You’ve heard of ‘fight or flight,’ right?
Well, that’s not actually all of the puzzle. It’s ‘fight, flight, freeze forget or friend.’
The friending or fawning response refers to the inclination to cooperate or submit oneself to one’s threat or captor.
To laugh when they laugh, even when you feel more like crying.
Or to laugh when surrounded by a majority of people laughing, so you don’t stand out, become the butt of even more jokes, or possibly put yourself in physical danger.
So, when people laugh, sometimes it’s not because things are funny. And sometimes it’s because they are funny and malignant (like feeling superiority).
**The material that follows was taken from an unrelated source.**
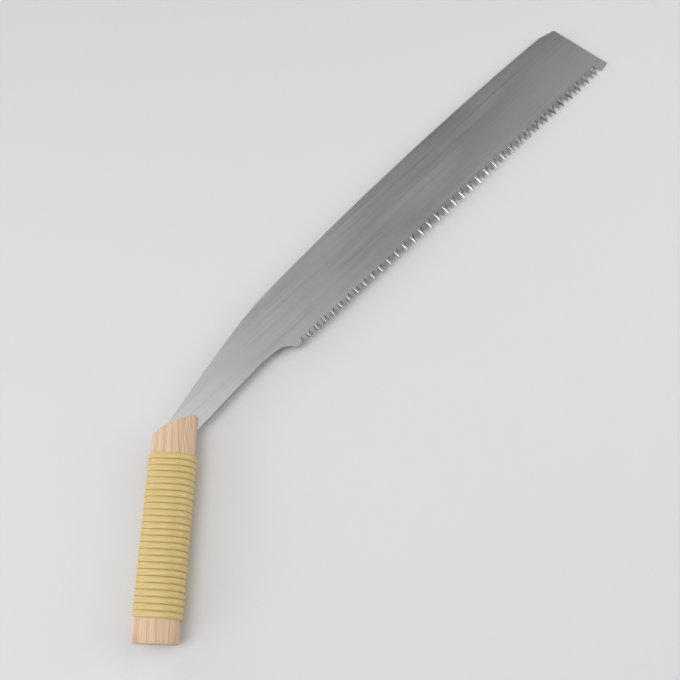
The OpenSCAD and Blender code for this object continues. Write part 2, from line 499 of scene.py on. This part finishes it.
def make_wrap():
    """One strand wound round the handle, its thinned ends lying on the under side."""
    per_turn, across = 144, 14
    count = WRAP_TURNS * per_turn
    points, rings = [], []
    for i in range(count + 1):
        t = i / per_turn
        a = 2 * math.pi * t - math.pi / 2
        full = math.sin(math.pi / 2 * min(min(t, WRAP_TURNS - t) / TAIL_TURNS, 1))
        thick = STRAND_T * (TAIL_T + (1 - TAIL_T) * full) * (1 + 0.015 * sway(t, 1.3))
        width = STRAND_W * (TAIL_W + (1 - TAIL_W) * full)
        base, out = section_point(a), section_out(a)
        centre = WRAP_START + WRAP_PITCH * t
        ring = []
        for j in range(across + 1):
            u = -math.cos(math.pi * j / across)
            # Straight sides up to STRAND_SIDE of the thickness, then a flattened dome
            dome = 0.0 if abs(u) > 0.999 else STRAND_SIDE + (1 - STRAND_SIDE) * (1 - abs(u) ** 2.5) ** 0.5
            p = base + (STRAND_GAP + thick * dome) * out
            ring.append(len(points))
            points.append((p[0], centre + u * width / 2, p[1]))
        rings.append(ring)
    faces = [tuple(rings[0]), tuple(rings[-1])]
    for here, there in zip(rings, rings[1:]):
        faces += [(here[j], here[(j + 1) % (across + 1)], there[(j + 1) % (across + 1)], there[j])
                  for j in range(across + 1)]
    wrap = piece_from("rattan_strand", points, faces)
    smooth(wrap, 55)
    return wrap


# --- Materials ------------------------------------------------------------------------------

class Graph:
    """Short-hand for one material's nodes. An input is a number, a colour or another node's output."""

    def __init__(self, name):
        self.material = bpy.data.materials.new(name)
        self.material.use_nodes = True
        self.tree = self.material.node_tree
        self.shader = self.tree.nodes["Principled BSDF"]

    def feed(self, socket, value):
        if isinstance(value, bpy.types.NodeSocket):
            self.tree.links.new(value, socket)
        else:
            socket.default_value = value

    def node(self, kind, inputs, output=0, **settings):
        made = self.tree.nodes.new(kind)
        for key, value in settings.items():
            setattr(made, key, value)
        for key, value in inputs.items():
            self.feed(made.inputs[key], value)
        return made.outputs[output]

    def math(self, operation, a, b=0.0):
        return self.node("ShaderNodeMath", {0: a, 1: b}, operation=operation)

    def signed_pow(self, value, power):
        """The power of the value's size, with the value's sign."""
        size = self.math("POWER", self.math("ABSOLUTE", value), power)
        return self.math("MULTIPLY", self.math("SIGN", value), size)

    def combine(self, x, y, z):
        return self.node("ShaderNodeCombineXYZ", {0: x, 1: y, 2: z})

    def place(self):
        """Object coordinates as separate x, y and z."""
        where = self.node("ShaderNodeTexCoord", {}, "Object")
        split = self.tree.nodes.new("ShaderNodeSeparateXYZ")
        self.tree.links.new(where, split.inputs[0])
        return split.outputs

    def noise(self, vector, scale=1.0, detail=2.0, rough=0.5):
        return self.node("ShaderNodeTexNoise",
                         {"Vector": vector, "Scale": scale, "Detail": detail, "Roughness": rough}, "Fac")

    def ramp(self, value, stops):
        """Colours or greys between stops of (place, colour)."""
        made = self.tree.nodes.new("ShaderNodeValToRGB")
        self.tree.links.new(value, made.inputs[0])
        elements = made.color_ramp.elements
        while len(elements) < len(stops):
            elements.new(0.5)
        for element, (place, colour) in zip(elements, stops):
            element.position = place
            element.color = (*colour, 1) if isinstance(colour, tuple) else (colour, colour, colour, 1)
        return made.outputs[0]

    def mix(self, share, a, b, blend="MIX"):
        return self.node("ShaderNodeMix", {0: share, 6: a, 7: b}, 2, data_type="RGBA", blend_type=blend)

    def spread(self, value, low, high, to_low, to_high):
        return self.node("ShaderNodeMapRange", {0: value, 1: low, 2: high, 3: to_low, 4: to_high})

    def bump(self, height, strength, distance):
        return self.node("ShaderNodeBump", {"Height": height, "Strength": strength, "Distance": distance})

    def set(self, **values):
        for key, value in values.items():
            self.feed(self.shader.inputs[key.replace("_", " ")], value)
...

And people who don’t find anything funny about being gay won’t ever think to make a joke of it any more than they might make a joke about water being wet.
As Chrissy Teigen said:
“I’ve gone my entire life without saying the n word. Not when singing a song, not out loud, not in my head. It really isn’t that hard. The trick is to just…not say it. And boom! You’ve never said it and there’s no tape of you saying it.”
And THAT is possibly one of the biggest challenges in all of this.
Is that we are often too full of fears to sort what is funny (surprising/absurd) from what makes us laugh in self-defense to KNOW what is right an wrong, and the hurt we have caused is creating a HUGE backlash that can’t be calmed with a few apologies that MIGHT be sincere or might be a sop to the world, so it can respond to that stressor by forgetting.
And that is not acceptable, if we are all going to grow and change.
So, I don’t have the answers. I never have claimed to.
I will simply do my best and keep an open mind, and own up when I fuck up and speak up when I think people are being unfair.